Ayrıca, çalışmada oluşturulan regresyon modelinin istatistiksel olarak anlamlı olduğu görülmektedir. Kurulan modelde, katılımcıların yaşam boyu öğrenme eğilim düzeylerine yüksek ve tek başına etki eden değişkenin değişimin yararına inanma alt boyutu olduğu tespit edilmiştir. Buna göre, değişimin yararına inanma değişkeninde meydana gelen 1 birimlik değişimin yaşam boyu öğrenme eğiliminde 0.93’lük bir artışa neden olduğu belirlenmiştir (β=0,93).

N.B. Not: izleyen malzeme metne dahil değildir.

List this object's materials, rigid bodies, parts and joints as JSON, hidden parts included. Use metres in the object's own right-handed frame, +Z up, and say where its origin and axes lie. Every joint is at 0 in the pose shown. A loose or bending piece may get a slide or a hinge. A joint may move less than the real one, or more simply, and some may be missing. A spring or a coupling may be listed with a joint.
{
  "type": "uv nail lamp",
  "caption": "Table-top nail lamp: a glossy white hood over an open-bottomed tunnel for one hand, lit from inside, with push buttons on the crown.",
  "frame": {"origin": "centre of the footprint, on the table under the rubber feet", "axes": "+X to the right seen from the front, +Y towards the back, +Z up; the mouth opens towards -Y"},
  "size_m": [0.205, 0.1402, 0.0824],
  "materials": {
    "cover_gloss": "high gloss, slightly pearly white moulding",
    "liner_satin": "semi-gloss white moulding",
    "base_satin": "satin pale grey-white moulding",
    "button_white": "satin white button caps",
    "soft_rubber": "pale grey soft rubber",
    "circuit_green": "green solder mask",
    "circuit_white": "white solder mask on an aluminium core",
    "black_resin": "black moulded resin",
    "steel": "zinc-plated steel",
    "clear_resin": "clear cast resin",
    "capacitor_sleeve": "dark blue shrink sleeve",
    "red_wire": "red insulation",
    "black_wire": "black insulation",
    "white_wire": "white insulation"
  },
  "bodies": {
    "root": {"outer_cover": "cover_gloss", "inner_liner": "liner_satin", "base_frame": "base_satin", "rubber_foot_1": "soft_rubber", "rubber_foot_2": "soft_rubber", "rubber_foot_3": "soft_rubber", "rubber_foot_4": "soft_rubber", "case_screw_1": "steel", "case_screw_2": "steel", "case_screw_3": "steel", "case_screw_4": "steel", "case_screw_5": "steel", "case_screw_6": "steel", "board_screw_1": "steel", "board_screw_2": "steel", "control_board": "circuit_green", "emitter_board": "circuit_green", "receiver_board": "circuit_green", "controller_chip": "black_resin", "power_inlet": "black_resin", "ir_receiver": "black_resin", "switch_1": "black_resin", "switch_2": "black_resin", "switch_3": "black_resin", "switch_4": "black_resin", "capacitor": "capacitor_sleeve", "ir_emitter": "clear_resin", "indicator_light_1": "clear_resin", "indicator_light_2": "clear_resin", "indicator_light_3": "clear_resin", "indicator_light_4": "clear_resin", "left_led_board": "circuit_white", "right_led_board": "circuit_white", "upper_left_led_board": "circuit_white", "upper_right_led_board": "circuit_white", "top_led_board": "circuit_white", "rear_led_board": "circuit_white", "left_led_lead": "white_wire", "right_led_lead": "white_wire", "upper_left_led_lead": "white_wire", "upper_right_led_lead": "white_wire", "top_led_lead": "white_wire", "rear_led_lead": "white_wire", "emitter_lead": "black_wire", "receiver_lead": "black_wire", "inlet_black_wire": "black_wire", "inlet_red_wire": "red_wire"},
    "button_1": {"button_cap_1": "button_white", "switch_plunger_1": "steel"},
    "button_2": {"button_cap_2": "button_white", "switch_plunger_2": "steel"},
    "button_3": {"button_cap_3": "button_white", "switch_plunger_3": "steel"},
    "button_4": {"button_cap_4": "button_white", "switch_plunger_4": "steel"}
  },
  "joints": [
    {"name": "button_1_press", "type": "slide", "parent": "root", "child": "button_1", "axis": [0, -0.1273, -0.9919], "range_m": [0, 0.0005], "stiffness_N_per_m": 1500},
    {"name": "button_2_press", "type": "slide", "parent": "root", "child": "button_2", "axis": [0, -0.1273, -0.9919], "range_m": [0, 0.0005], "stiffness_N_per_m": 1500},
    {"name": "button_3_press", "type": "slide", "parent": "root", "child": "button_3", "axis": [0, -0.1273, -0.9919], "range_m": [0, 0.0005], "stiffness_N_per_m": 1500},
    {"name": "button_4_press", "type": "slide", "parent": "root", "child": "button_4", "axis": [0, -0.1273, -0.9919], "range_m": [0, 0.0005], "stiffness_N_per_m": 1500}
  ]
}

Bu kapsamda, Beycioğlu ve Aslan (2010), Bourn (2015), Özmen ve Sönmez (2007) eğitim örgütlerindeki değişimin en önemli uygulayıcısının öğretmenler/yöneticiler olduğunu ve bahsedilen niteliklerin kendilerine atfedilmesi sebebiyle değişime eğilimli, değişimde girişimci, değişime açık ve hazır bulunmak durumunda olmaları gerektiğini ifade etmektedirler. Bir öğretmen/yöneticinin değişime uyum sağlaması durumunda çevresini de değişeceğinden, önce öğretmen/yöneticinin değişimin yararına inanmasını beklemek gerektiği düşünülmektedir. Nitekim, Helvacı ve Kıcıroğlu (2010) çalışmalarında, Türkiye’deki öğretmen/yöneticilerin değişim hususunda hazır bulunuşluklarının orta seviyede olduğunu, Akpınar ve Aydın (2007) öğretmenlerin değişime her zaman açık olduklarını ortaya koymaktadır.

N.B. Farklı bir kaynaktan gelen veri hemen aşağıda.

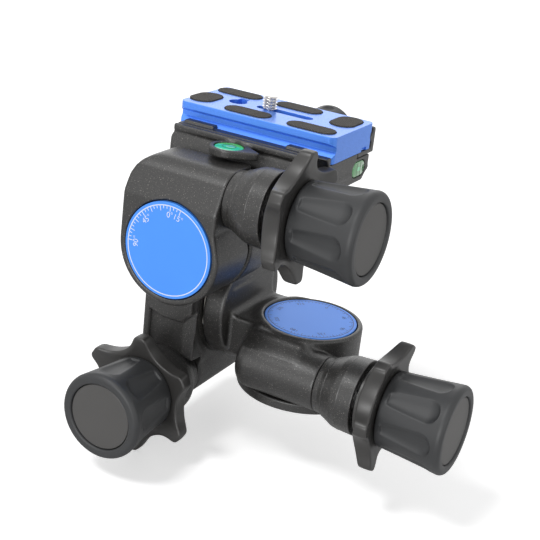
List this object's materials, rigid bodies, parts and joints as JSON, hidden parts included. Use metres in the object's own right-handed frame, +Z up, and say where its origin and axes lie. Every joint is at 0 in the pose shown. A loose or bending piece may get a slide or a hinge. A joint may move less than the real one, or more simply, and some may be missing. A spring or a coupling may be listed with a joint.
{
  "type": "geared tripod head",
  "caption": "Geared tripod head: pan, tilt and roll stages, each turned by a worm knob with a release ring, under a quick-release clamp and camera plate.",
  "frame": {"origin": "middle of the foot's underside, on the pan axis", "axes": "+Z up along the pan axis, +X along the pan knob, -Y along the tilt knob"},
  "size_m": [0.1587, 0.1288, 0.1563],
  "materials": {
    "casting": "black textured powder coat",
    "ring": "satin black",
    "rubber": "smooth matt",
    "cap": "dark anodised, fine blasted",
    "blue": "bright blue anodised",
    "steel": "turned",
    "alloy": "turned",
    "bronze": "hobbed",
    "pad": "cross-hatched",
    "polymer": "moulded",
    "vial": "clear over green fluid"
  },
  "bodies": {
    "base": {"base_flange": "casting", "tripod_bush": "steel", "pan_wheel": "bronze", "pan_washer": "polymer", "pan_ring_nut": "steel", "pan_dial": "blue"},
    "pan_stage": {"pan_housing": "casting", "pan_collar": "casting", "pan_spring": "steel", "tilt_axle": "steel", "tilt_wheel": "bronze", "tilt_washer": "polymer", "tilt_ring_nut": "steel"},
    "pan_release": {"pan_sleeve": "alloy", "pan_release_ring": "ring"},
    "pan_knob": {"pan_worm": "steel", "pan_knob_grip": "rubber", "pan_knob_cap": "cap"},
    "tilt_stage": {"tilt_housing": "casting", "tilt_cover": "casting", "tilt_collar": "casting", "tilt_spring": "steel", "roll_axle": "steel", "roll_wheel": "bronze", "roll_washer": "polymer", "roll_ring_nut": "steel", "roll_dial": "blue"},
    "tilt_release": {"tilt_sleeve": "alloy", "tilt_release_ring": "ring"},
    "tilt_knob": {"tilt_worm": "steel", "tilt_knob_grip": "rubber", "tilt_knob_cap": "cap"},
    "roll_stage": {"roll_housing": "casting", "roll_collar": "casting", "roll_spring": "steel", "clamp_body": "casting", "round_level": "vial", "tube_level": "vial", "clamp_spring": "steel"},
    "roll_release": {"roll_sleeve": "alloy", "roll_release_ring": "ring"},
    "roll_knob": {"roll_worm": "steel", "roll_knob_grip": "rubber", "roll_knob_cap": "cap"},
    "clamp_jaw": {"clamp_jaw": "casting"},
    "clamp_knob": {"clamp_screw": "steel", "clamp_knob_grip": "rubber", "clamp_knob_cap": "cap"},
    "camera_plate": {"camera_plate": "blue", "pad_1": "pad", "pad_2": "pad", "pad_3": "pad", "pad_4": "pad", "pad_5": "pad", "pad_6": "pad", "stop_screw_left": "steel", "stop_screw_right": "steel"},
    "screw_clip": {"screw_clip": "steel"},
    "camera_screw": {"camera_screw": "steel"}
  },
  "joints": [
    {"name": "pan", "type": "hinge", "parent": "base", "child": "pan_stage", "pos_m": [0, 0, 0], "axis": [0, 0, 1], "continuous": true},
    {"name": "pan_release_turn", "type": "hinge", "parent": "pan_stage", "child": "pan_release", "pos_m": [0, -0.02384, 0.01634], "axis": [1, 0, 0], "range_deg": [-60, 0], "stiffness_Nm_per_rad": 0.2, "springref_deg": 17.19},
    {"name": "pan_knob_spin", "type": "hinge", "parent": "pan_release", "child": "pan_knob", "pos_m": [0, -0.0225, 0.015], "axis": [1, 0, 0], "continuous": true},
    {"name": "tilt", "type": "hinge", "parent": "pan_stage", "child": "tilt_stage", "pos_m": [0, -0.001, 0.031], "axis": [1, 0, 0], "range_deg": [-90, 15]},
    {"name": "tilt_release_turn", "type": "hinge", "parent": "tilt_stage", "child": "tilt_release", "pos_m": [-0.05384, 0, -0.00334], "axis": [0, 1, 0], "range_deg": [0, 60], "stiffness_Nm_per_rad": 0.2, "springref_deg": -17.19},
    {"name": "tilt_knob_spin", "type": "hinge", "parent": "tilt_release", "child": "tilt_knob", "pos_m": [-0.0525, 0, -0.002], "axis": [0, 1, 0], "continuous": true},
    {"name": "roll", "type": "hinge", "parent": "tilt_stage", "child": "roll_stage", "pos_m": [-0.0415, 0, 0.0687], "axis": [0, 1, 0], "range_deg": [-90, 15]},
    {"name": "roll_release_turn", "type": "hinge", "parent": "roll_stage", "child": "roll_release", "pos_m": [0, -0.04174, 0.09254], "axis": [1, 0, 0], "range_deg": [0, 60], "stiffness_Nm_per_rad": 0.2, "springref_deg": -17.19},
    {"name": "roll_knob_spin", "type": "hinge", "parent": "roll_release", "child": "roll_knob", "pos_m": [0, -0.0404, 0.0912], "axis": [1, 0, 0], "continuous": true},
    {"name": "clamp_jaw_slide", "type": "slide", "parent": "roll_stage", "child": "clamp_jaw", "axis": [0, 1, 0], "range_m": [0, 0.003]},
    {"name": "clamp_knob_spin", "type": "hinge", "parent": "clamp_jaw", "child": "clamp_knob", "pos_m": [-0.024, 0, 0.1044], "axis": [0, 1, 0], "range_deg": [0, 865]},
    {"name": "plate_slide", "type": "slide", "parent": "roll_stage", "child": "camera_plate", "axis": [1, 0, 0], "range_m": [-0.02, 0.02]},
    {"name": "screw_slide", "type": "slide", "parent": "camera_plate", "child": "screw_clip", "axis": [1, 0, 0], "range_m": [-0.003, 0.018]},
    {"name": "screw_spin", "type": "hinge", "parent": "screw_clip", "child": "camera_screw", "pos_m": [-0.0338, 0.003, 0], "axis": [0, 0, 1], "continuous": true}
  ],
  "couplings": [
    {"joint": "pan_knob_spin", "follows": "pan", "ratio": 33},
    {"joint": "tilt_knob_spin", "follows": "tilt", "ratio": 54},
    {"joint": "roll_knob_spin", "follows": "roll", "ratio": 33},
    {"joint": "clamp_knob_spin", "follows": "clamp_jaw_slide", "rad_per_m": 5026.5}
  ]
}
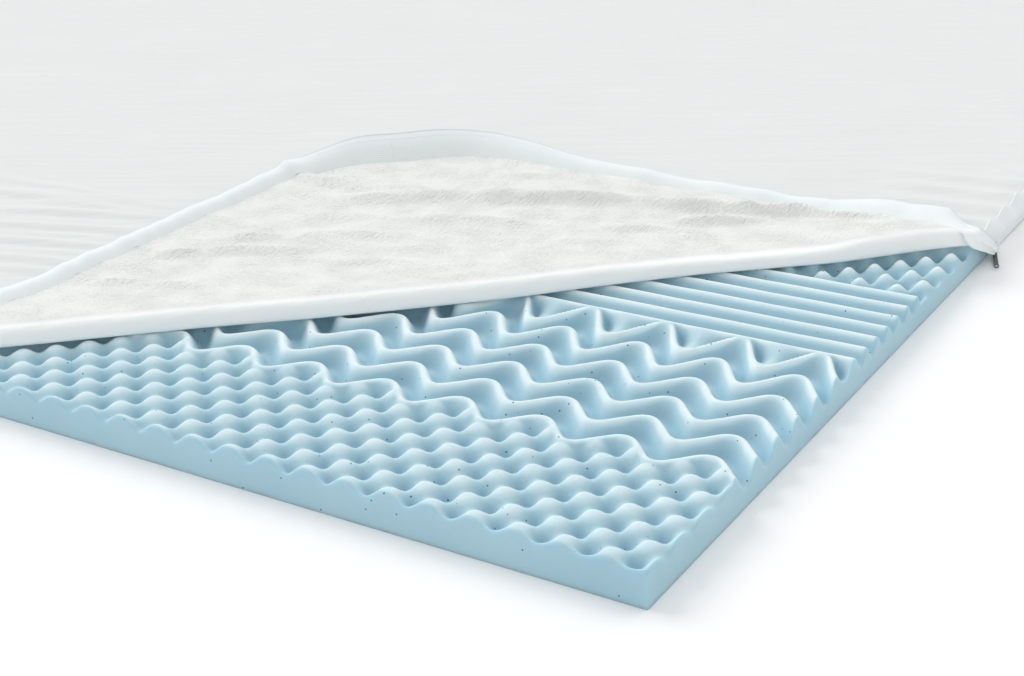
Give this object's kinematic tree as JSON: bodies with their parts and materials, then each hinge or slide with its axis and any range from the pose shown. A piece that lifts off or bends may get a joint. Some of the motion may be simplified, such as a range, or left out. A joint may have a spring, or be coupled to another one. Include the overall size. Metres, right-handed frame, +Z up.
{
  "type": "mattress topper",
  "caption": "Zoned gel-foam mattress topper in a zipped knit cover, its cover folded back at one corner to bare bumps, chevrons and ridges cut into the foam.",
  "frame": {"origin": "centre of the box's bottom, on the surface that the topper lies on", "axes": "+Y along the bed's length, away from the turned corner's near end; +X across it, towards the bare corner's side; +Z up"},
  "size_m": [1.9551, 2.0416, 0.0822],
  "materials": {
    "gel_foam": "soft matt polyurethane foam, pale blue with darker blue gel specks",
    "knit_cloth": "white weft knit with fine slanting ribs",
    "band_cloth": "cool white, plain and smooth",
    "zip_tape": "woven tape with a fine nylon coil",
    "white_metal": "white enamel",
    "black_metal": "black lacquer"
  },
  "bodies": {
    "root": {"foam_slab": "gel_foam", "cover_top_panel": "knit_cloth", "side_band_front": "band_cloth", "side_band_left": "band_cloth", "side_band_back": "band_cloth", "side_band_right": "band_cloth", "turned_band_left": "band_cloth", "turned_band_right": "band_cloth", "zip_tape_open": "zip_tape", "zip_closed": "zip_tape", "zip_slider": "white_metal", "zip_puller": "black_metal"}
  },
  "joints": []
}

Uras (2000), benzer yöndeki çalışmasında öğretmenlerin yeni fikirleri kolayca kabul edip uygulamak, yenilikleri denemek ve değişim gerekliliğinin olumsuz bir algıya sahip olduğuna inanmaktan çekinmediğini belirtmiştir. Benzer bir sonuç Yılmaz'ın (2013) okul öncesi öğretmen adayları çalışmasında da ortaya çıkmıştır. Yılmaz (2013), okul öncesi öğretmen adaylarının yarısından fazlasının değişim açısından düşük olduğu sonucuna varmıştır.

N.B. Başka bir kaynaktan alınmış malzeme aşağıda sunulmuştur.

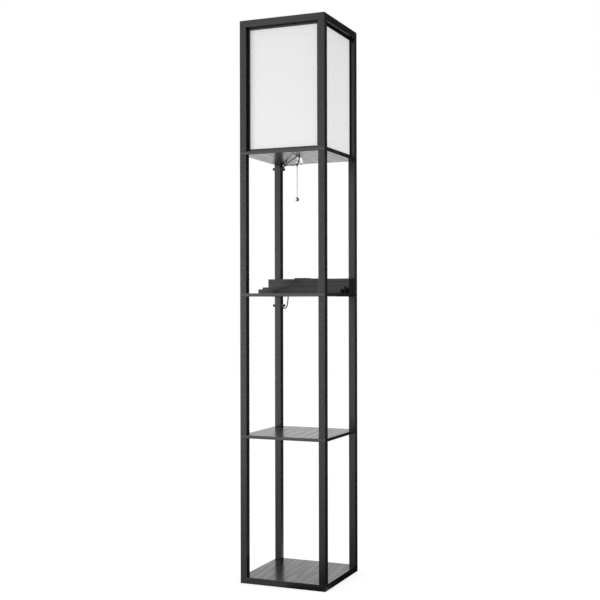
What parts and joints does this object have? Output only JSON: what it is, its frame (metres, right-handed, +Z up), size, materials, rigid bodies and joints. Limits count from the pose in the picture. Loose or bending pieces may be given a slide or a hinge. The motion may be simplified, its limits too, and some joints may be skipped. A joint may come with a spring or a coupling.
{
  "type": "floor lamp",
  "caption": "Tall square floor lamp with open display shelves, a charging dock on its middle shelf, a linen-panelled light box on top and a pull-chain switch.",
  "frame": {"origin": "centre of the base board's underside, on which the lamp stands", "axes": "+Z up, -Y towards the front, +X to the right as seen from the front"},
  "size_m": [0.2675, 0.2939, 1.6],
  "materials": {
    "black_ash": "black ash-grain foil, satin",
    "linen": "white linen weave",
    "steel": "zinc-plated",
    "wood_pin": "raw beech",
    "black_plastic": "fine satin",
    "grey_plastic": "fine satin",
    "nickel": "polished nickel",
    "white_paint": "gloss white",
    "brass": "plain",
    "opal_glass": "opal",
    "circuit_board": "solder mask",
    "black_cord": "smooth sheath"
  },
  "bodies": {
    "column": {"base_board": "black_ash", "lower_shelf": "black_ash", "middle_shelf": "black_ash", "upper_shelf": "black_ash", "bottom_post_front_left": "black_ash", "bottom_post_front_right": "black_ash", "bottom_post_rear_left": "black_ash", "bottom_post_rear_right": "black_ash", "middle_post_front_left": "black_ash", "middle_post_front_right": "black_ash", "middle_post_rear_left": "black_ash", "middle_post_rear_right": "black_ash", "upper_post_front_left": "black_ash", "upper_post_front_right": "black_ash", "upper_post_rear_left": "black_ash", "upper_post_rear_right": "black_ash", "shade_post_front_left": "black_ash", "shade_post_front_right": "black_ash", "shade_post_rear_left": "black_ash", "shade_post_rear_right": "black_ash", "top_rails": "black_ash", "shade_frame_front": "black_ash", "shade_frame_right": "black_ash", "shade_frame_rear": "black_ash", "shade_frame_left": "black_ash", "shade_panel_front": "linen", "shade_panel_right": "linen", "shade_panel_rear": "linen", "shade_panel_left": "linen", "base_bolts": "steel", "shelf_studs": "steel", "frame_dowels": "wood_pin", "holder_body": "black_plastic", "holder_nipple": "steel", "socket_shell": "nickel", "centre_contact": "brass", "bulb_cap": "nickel", "bulb_globe": "opal_glass", "switch_bell": "white_paint", "switch_body": "black_plastic", "dock_walls": "black_ash", "dock_lid": "black_ash", "lip_front": "black_ash", "lip_rear": "black_ash", "module_box": "black_plastic", "outlet_face": "black_plastic", "usb_face": "grey_plastic", "converter_board": "circuit_board", "cord_clips": "black_plastic", "link_lead": "black_cord", "lead_reliefs": "black_plastic", "mains_lead": "black_cord", "mains_hank": "black_cord", "mains_tail": "black_cord", "hank_tie": "black_plastic", "mains_plug": "black_plastic", "plug_blades": "steel"},
    "pull_stem": {"pull_stem": "steel"},
    "chain_eye": {"chain_eye": "nickel"},
    "pull_chain": {"pull_chain": "nickel"}
  },
  "joints": [
    {"name": "pull_slide", "type": "slide", "parent": "column", "child": "pull_stem", "axis": [0, 0, -1], "range_m": [0, 0.006], "stiffness_N_per_m": 400, "springref_m": -0.002},
    {"name": "chain_swing_x", "type": "hinge", "parent": "pull_stem", "child": "chain_eye", "pos_m": [-0.008, 0, 1.1924], "axis": [1, 0, 0], "range_deg": [-30, 30]},
    {"name": "chain_swing_y", "type": "hinge", "parent": "chain_eye", "child": "pull_chain", "pos_m": [-0.008, 0, 1.1924], "axis": [0, 1, 0], "range_deg": [-30, 30]}
  ]
}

Poyraz (2014), öğretmenlerin yaşam boyu öğrenmeye bakış açılarının genel olarak olumlu olduğunu, Yıldırım (2015) sınıf öğretmenlerinin yaşam boyu öğrenmede kendilerini yeterli olarak algıladıklarını, Erdoğan (2014) öğretmen adaylarının yaşam boyu öğrenme eğilimlerinin yüksek olduğunu, Yasa (2018) ise öğretmen adaylarının yaşam boyu öğrenme eğilimlerinin orta düzeyde olduğunu ortaya koymuştur. Yine, müdür ve müdür yardımcıları yaşam boyu öğrenme eğilimlerinin yüksek olarak bulunduğu çalışma sonuçlarını yine Erdoğan (2014), Özçiftçi (2014), Ayra ve Kösterelioğlu (2015) tarafından yapılan araştırmaların sonuçları da desteklemektedir.

Sonuç olarak dünyada değişim baş döndürücü hızda ilerlerken teknolojik gelişmeler eğitimsel gelişmeleri etkileyerek şekillendirmektedir. Böylece, yöneticilerin değişimi uygulamasının bir zorunluluk olduğu ve bu yöndeki çalışmalarda kilit bir öğe konumunda oldukları değerlendirilmektedir. Ancak değişimin kendiliğinden ortaya çıkamayacağı ya da tek bir kişinin çabasıyla etkili sonuçlara alınamayacağı da göz önünde bulunması gereken önemli bir husustur.